We have now decided to move to knowledge exchange activities with schools, and with other bodies and individuals involved with migrant students, such as EAL services or refugee organisations. We would therefore like to offer schools an invitation to participate in an online workshop, which will give more information about the details of the project and the ways in which we will work with individual schools to address the issues and challenges they raise, in a way which will fit with their needs and constraints. The workshop will also enable participants to see examples of previous work on social networks, to gain a greater understanding of this research tool.

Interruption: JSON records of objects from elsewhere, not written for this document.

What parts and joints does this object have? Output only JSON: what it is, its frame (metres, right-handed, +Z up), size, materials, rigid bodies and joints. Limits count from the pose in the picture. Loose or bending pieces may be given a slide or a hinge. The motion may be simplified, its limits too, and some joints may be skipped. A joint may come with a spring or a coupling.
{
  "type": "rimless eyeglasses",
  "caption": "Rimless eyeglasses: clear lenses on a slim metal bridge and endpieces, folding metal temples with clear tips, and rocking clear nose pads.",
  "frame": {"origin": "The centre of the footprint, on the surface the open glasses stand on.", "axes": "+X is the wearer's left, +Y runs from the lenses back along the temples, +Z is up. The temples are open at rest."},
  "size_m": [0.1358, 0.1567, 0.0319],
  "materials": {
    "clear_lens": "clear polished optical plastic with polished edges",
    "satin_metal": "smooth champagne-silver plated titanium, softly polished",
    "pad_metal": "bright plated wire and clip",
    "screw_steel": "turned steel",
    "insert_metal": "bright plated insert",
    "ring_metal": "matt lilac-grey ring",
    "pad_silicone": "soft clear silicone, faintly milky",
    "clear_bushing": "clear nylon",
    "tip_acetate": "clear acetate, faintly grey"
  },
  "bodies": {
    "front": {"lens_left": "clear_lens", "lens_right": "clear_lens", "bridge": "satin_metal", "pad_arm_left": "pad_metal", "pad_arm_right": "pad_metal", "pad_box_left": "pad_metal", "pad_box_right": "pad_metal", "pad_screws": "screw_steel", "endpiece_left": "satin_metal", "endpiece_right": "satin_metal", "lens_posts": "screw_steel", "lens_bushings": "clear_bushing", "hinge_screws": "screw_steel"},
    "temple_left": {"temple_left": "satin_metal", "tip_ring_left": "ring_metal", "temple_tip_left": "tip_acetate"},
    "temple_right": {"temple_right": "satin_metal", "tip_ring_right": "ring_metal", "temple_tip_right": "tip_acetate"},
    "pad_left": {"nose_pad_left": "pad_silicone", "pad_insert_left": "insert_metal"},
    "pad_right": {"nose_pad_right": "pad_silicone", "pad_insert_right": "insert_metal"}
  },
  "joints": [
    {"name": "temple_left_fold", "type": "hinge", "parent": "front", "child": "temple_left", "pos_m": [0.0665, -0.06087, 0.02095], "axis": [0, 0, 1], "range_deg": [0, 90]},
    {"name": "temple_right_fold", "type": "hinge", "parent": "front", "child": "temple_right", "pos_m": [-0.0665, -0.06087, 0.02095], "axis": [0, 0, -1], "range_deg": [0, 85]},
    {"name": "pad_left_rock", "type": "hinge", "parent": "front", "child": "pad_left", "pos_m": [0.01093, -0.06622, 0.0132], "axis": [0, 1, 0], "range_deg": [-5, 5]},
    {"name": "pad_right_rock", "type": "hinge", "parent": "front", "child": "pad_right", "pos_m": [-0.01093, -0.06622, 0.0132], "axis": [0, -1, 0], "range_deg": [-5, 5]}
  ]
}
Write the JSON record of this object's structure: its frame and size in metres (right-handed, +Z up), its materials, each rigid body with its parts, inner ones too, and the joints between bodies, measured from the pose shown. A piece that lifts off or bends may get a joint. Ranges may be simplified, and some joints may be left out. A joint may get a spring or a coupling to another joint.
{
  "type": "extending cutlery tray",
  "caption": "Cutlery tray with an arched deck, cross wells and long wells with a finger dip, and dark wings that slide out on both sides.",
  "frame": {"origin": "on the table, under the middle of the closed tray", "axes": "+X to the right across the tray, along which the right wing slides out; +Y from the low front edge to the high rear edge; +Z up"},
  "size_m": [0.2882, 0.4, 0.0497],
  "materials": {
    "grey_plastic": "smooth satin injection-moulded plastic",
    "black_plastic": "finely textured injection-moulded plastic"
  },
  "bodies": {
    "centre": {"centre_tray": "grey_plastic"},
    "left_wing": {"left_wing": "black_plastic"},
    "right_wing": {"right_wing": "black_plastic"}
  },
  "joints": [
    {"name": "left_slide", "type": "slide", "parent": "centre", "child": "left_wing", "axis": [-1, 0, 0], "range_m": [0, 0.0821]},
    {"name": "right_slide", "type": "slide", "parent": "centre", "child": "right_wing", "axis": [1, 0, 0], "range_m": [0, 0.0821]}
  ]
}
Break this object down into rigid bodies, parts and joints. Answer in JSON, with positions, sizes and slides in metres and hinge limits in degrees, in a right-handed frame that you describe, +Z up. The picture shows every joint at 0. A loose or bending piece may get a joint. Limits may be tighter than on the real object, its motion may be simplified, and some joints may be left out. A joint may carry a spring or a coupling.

The City of Edinburgh Council has given approval for the research to take place in its secondary schools. We may also extend our involvement with schools in other urban areas. The experiences of schools, teachers and students are central to the participatory research design and will have an active and collaborative role from the outset.
What will the project bring to schools?
- Opportunities for students to participate in creative workshops, and produce artwork, including film and photography, to express and share their experiences in exhibitions.
- Opportunities for staff to co-design activities that build on the strengths of existing practices, and help meet challenges within their particular contexts.
- Professional development through reflection on research feedback to gain understanding of students’ experiences and complexity of relational networks in schools.
- Learning across school and policy contexts to understand the ways that policies and practices interconnect within schools, opening opportunities for participating schools to develop exchanges of benefit to schools, teachers and students.